Weekend diversions (and lots of em!):

●  "AA XX 100: AA Women in Architecture 1917-2017" at London's Architectural Association "is at once a history of women's presence within a very particular educational institution, a history of women's presence within the architectural profession, and a part of the history of 20th-century architecture."

●  "Thinking Machines: Art and Design in the Computer Age, 1959-1989" at MoMA "examines how computer-aided design became permanently entangled with art, industrial design, and space planning."

●  Brownell visits "Designing Material Innovation" at the California College of the Arts that is (mostly) successful in exploring how the "messy and nonlinear process" of material experimentation "can go well and go wrong."

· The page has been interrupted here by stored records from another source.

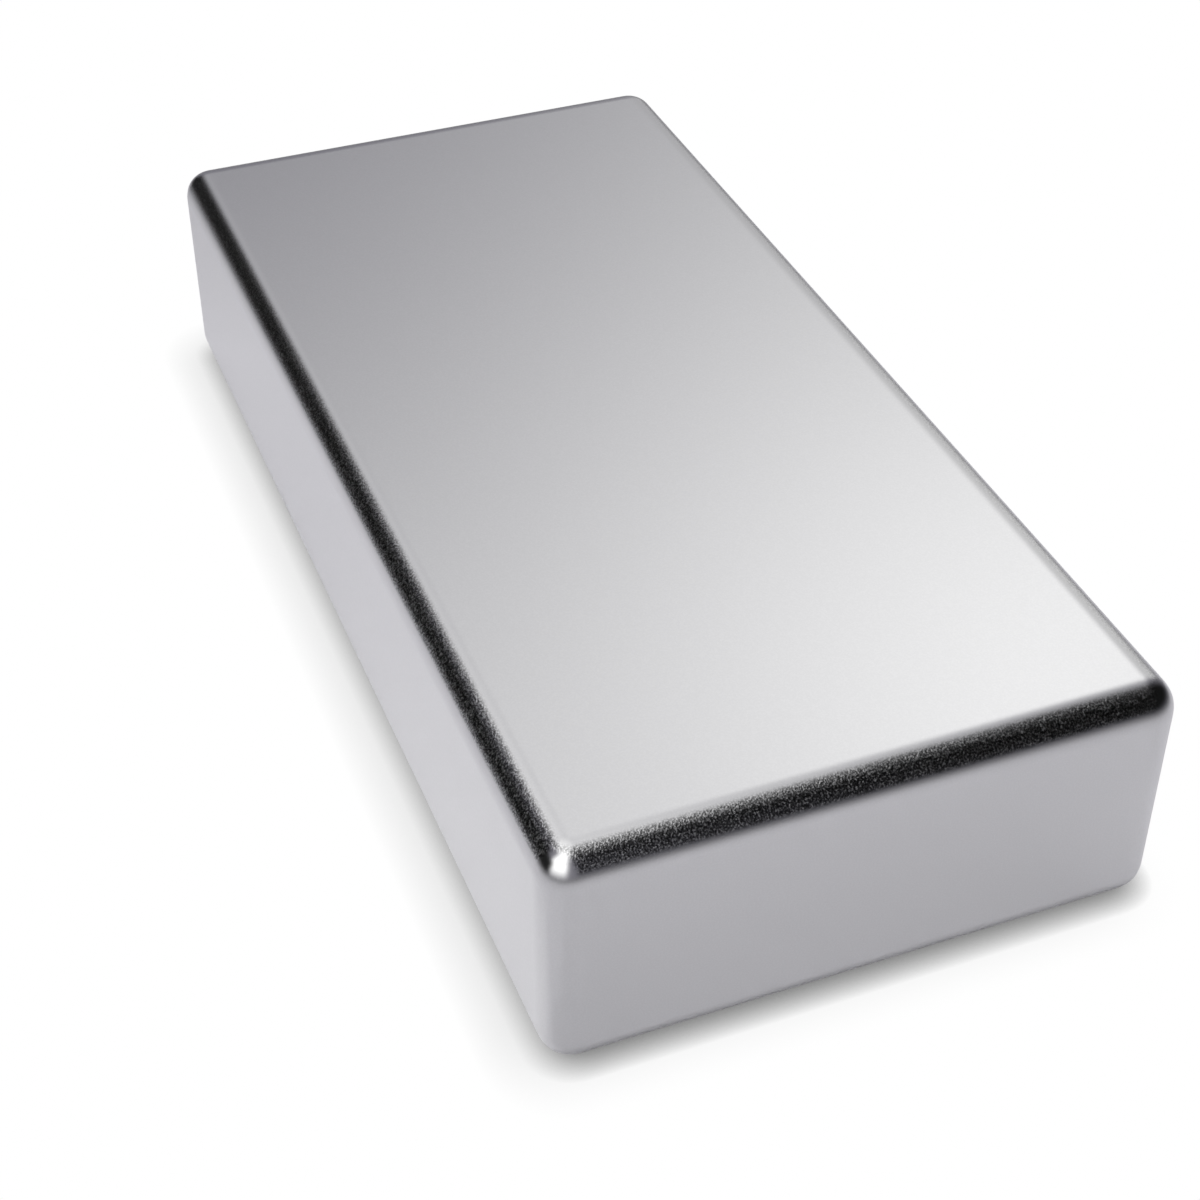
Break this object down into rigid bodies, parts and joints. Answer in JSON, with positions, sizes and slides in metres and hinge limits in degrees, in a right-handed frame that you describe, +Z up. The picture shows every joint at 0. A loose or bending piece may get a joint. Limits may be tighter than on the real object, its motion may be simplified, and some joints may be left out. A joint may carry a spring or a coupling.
{
  "type": "block magnet",
  "caption": "Flat rectangular block magnet in satin nickel plate, with every edge and corner rounded, magnetised through its thickness.",
  "frame": {"origin": "centre of the lower pole face, on the surface that the block lies on", "axes": "+X along the length, +Y across the width, +Z up through the thickness, which is also the axis of magnetisation"},
  "size_m": [0.0252, 0.012, 0.005],
  "materials": {
    "nickel_plate": "satin"
  },
  "bodies": {
    "root": {"magnet_block": "nickel_plate"}
  },
  "joints": []
}
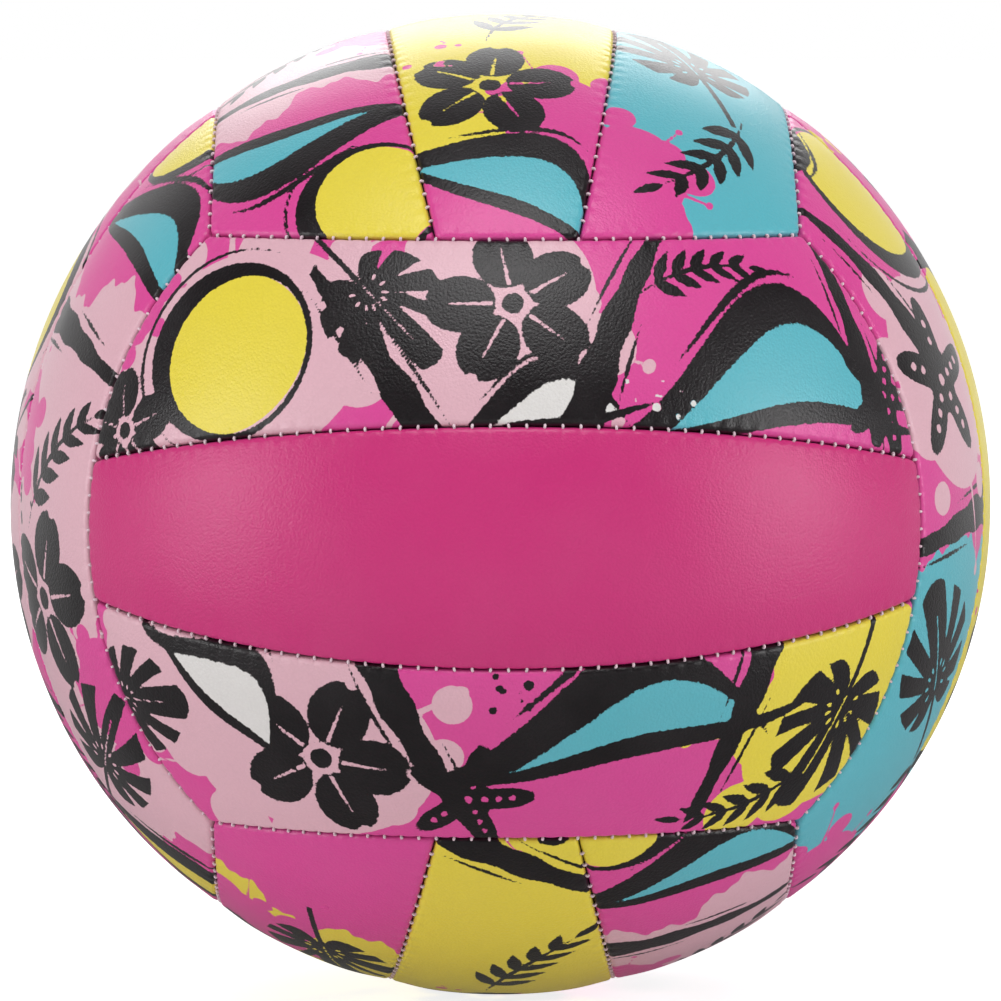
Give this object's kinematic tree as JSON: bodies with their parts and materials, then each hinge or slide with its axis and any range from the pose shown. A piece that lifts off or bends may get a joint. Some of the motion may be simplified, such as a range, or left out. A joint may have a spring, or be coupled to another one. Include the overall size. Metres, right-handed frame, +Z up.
{
  "type": "volleyball",
  "caption": "Soft inflated volleyball of stitched padded panels in six faces of three strips, with an air bladder and a push-in valve core.",
  "frame": {"origin": "centre of the ball", "axes": "-Y through the centre of the plain middle panel, +Y out of the valve, +Z up; the strips of the front face run along X"},
  "size_m": [0.21, 0.2099, 0.21],
  "materials": {
    "printed_cover": "printed soft synthetic leather, fine grain, semi-gloss, in magenta, pale pink, yellow, turquoise, black and white",
    "plain_cover": "plain magenta soft synthetic leather, fine grain, semi-gloss",
    "foam": "closed-cell foam sheet, matt",
    "lining": "woven polyester lining, matt",
    "thread": "waxed polyester sewing thread, pale",
    "bladder": "butyl rubber, satin",
    "valve": "moulded rubber, satin"
  },
  "bodies": {
    "ball": {"front_upper_cover": "printed_cover", "front_middle_cover": "plain_cover", "front_lower_cover": "printed_cover", "back_upper_cover": "printed_cover", "back_middle_cover": "printed_cover", "back_lower_cover": "printed_cover", "left_back_cover": "printed_cover", "left_middle_cover": "printed_cover", "left_front_cover": "printed_cover", "right_front_cover": "printed_cover", "right_middle_cover": "printed_cover", "right_back_cover": "printed_cover", "bottom_right_cover": "printed_cover", "bottom_middle_cover": "printed_cover", "bottom_left_cover": "printed_cover", "top_right_cover": "printed_cover", "top_middle_cover": "printed_cover", "top_left_cover": "printed_cover", "front_upper_foam": "foam", "front_middle_foam": "foam", "front_lower_foam": "foam", "back_upper_foam": "foam", "back_middle_foam": "foam", "back_lower_foam": "foam", "left_back_foam": "foam", "left_middle_foam": "foam", "left_front_foam": "foam", "right_front_foam": "foam", "right_middle_foam": "foam", "right_back_foam": "foam", "bottom_right_foam": "foam", "bottom_middle_foam": "foam", "bottom_left_foam": "foam", "top_right_foam": "foam", "top_middle_foam": "foam", "top_left_foam": "foam", "front_upper_lining": "lining", "front_middle_lining": "lining", "front_lower_lining": "lining", "back_upper_lining": "lining", "back_middle_lining": "lining", "back_lower_lining": "lining", "left_back_lining": "lining", "left_middle_lining": "lining", "left_front_lining": "lining", "right_front_lining": "lining", "right_middle_lining": "lining", "right_back_lining": "lining", "bottom_right_lining": "lining", "bottom_middle_lining": "lining", "bottom_left_lining": "lining", "top_right_lining": "lining", "top_middle_lining": "lining", "top_left_lining": "lining", "end_seam_thread": "thread", "strip_seam_thread": "thread", "bladder": "bladder", "valve_housing": "valve"},
    "valve_core": {"valve_core": "valve"}
  },
  "joints": [
    {"name": "valve_core_slide", "type": "slide", "parent": "ball", "child": "valve_core", "axis": [0, 1, 0], "range_m": [0, 0.03]}
  ]
}
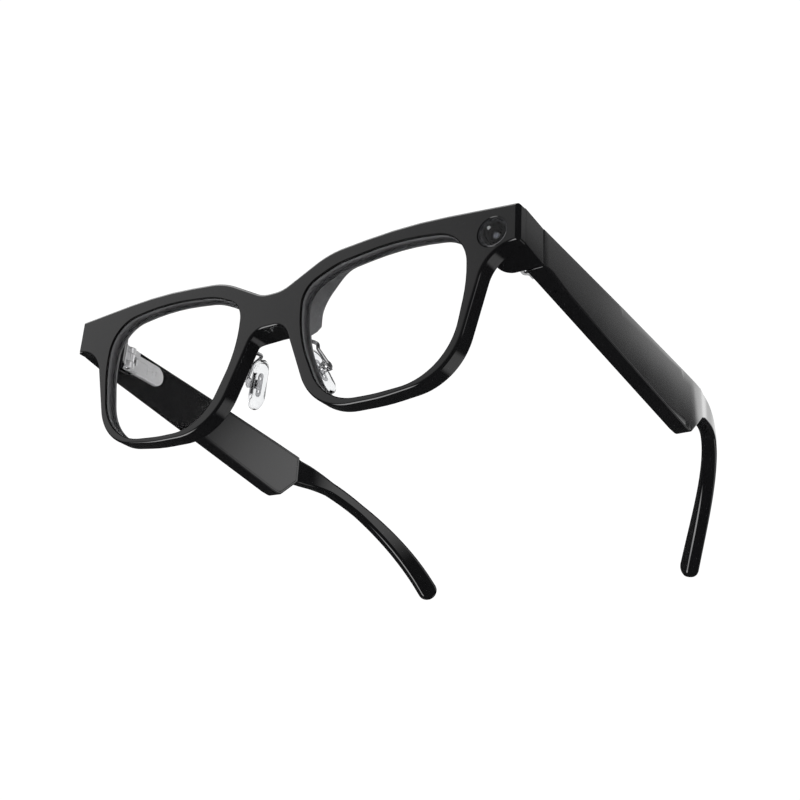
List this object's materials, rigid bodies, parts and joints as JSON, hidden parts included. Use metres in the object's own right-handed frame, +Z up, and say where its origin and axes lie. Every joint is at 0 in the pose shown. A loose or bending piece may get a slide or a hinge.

●  Speaking of materials, you have a few more days to catch "mies missing materiality" at Mies's Barcelona Pavilion with its marble walls covered in white panels, making it "more minimal than ever before - it appears more like a full-scale model than a building."

●  Cook considers "the endless influence of the Bauhaus" that "broke down the barrier between fine art and applied arts. The results were extraordinary - the true measure of its immense influence is how familiar it has become"; much of it on view in "Bauhaus in Motion" at the Bauhaus Archiv in Berlin.

●  Bernstein x 2: he parses the Global Grad Show at Dubai Design Week showcasing "submissions from 92 design schools that aim to change the world for the better" - it closes tomorrow - but all 200 projects can be seen online (some amazing stuff!).

●  He parses "Gordon Matta-Clark, Anarchitect" at the Bronx Museum of Art, and his "indelible influence on architecture": "There is no telling what he would have achieved" if he hadn't died so young, but "we get a certain hint of what his buildings might have looked like" in the work of DS+R, Holl, Koolhaas, et al.

●  Hill hails Belogolovsky's book and exhibition on Harry Seidler: The book presents the show "as an important subject in its own right," informing "readers about the architect's life and work very well - anyone in and around NYC is "urged to head to City College before the show closes" (next week!).

●  "Obdurate Space: Architecture of Donald Judd" at NYC's Center for Architecture is the first dedicated solely to his architectural designs that "ranged in scale from interior residential renovations to an urban plan."

Page turners:

●  Mortice's great Q&A with Cary re: his book "Design for Good: A New Era of Architecture for Everyone," and "what the public interest design movement doesn't need any more of."

●  Brussat cheers Millais's "Le Corbusier, the Dishonest Architect": "It is a brave book and a necessary book" that "stacks up the flaws in the maestro's work - it speaks truth to power" (with link to Dalrymple's review that is "even angrier than my review").

●  Brandes Gratz considers "the Greenwich Village apartments created by Jane Jacobs" that are now under threat, and offers an excerpt from her book, "The Living City: Thinking Small in a Big Way," "with occasional bracketed current comments."

●  "Sirius" by Dunn, Peake & Piscopo celebrates Sydney's "embattled Brutalist icon," released shortly after the announcement that the social housing complex "had yet again been denied a heritage listing."